IC 35-41-3-2, excerpt:

A person is justified in using reasonable force against any other person to protect the person or a third person from what the person reasonably believes to be the imminent use of unlawful force. However, a person:

(1) is justified in using deadly force; and

(2) does not have a duty to retreat;

if the person reasonably believes that that force is necessary to prevent serious bodily injury to the person or a third person or the commission of a forcible felony. No person, employer, or estate of a person in this state shall be placed in legal jeopardy of any kind whatsoever for protecting the person or a third person by reasonable means necessary.
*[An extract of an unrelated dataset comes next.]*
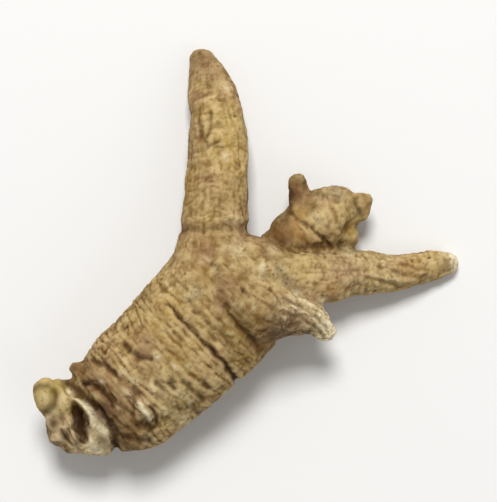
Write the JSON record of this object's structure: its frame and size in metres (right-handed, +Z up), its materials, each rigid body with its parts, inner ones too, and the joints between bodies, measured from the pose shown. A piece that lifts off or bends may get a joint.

Require officers to report each time they use force or threaten to use force against civilians

Officers of the Goshen Police Department already report each time they respond to resistance.  All uses of force are reported and reviewed for any issues, training or otherwise.  Report narratives, in addition to the response to resistance form and video, are used to review if needed.  Instructors review as needed, in addition to the review of the officer’s response to resistance, to determine if there are any training deficiencies or additional training needs that have to be addressed.  It is the goal of the Goshen Police Department to constantly be improving the level of training and knowledge all our officers have.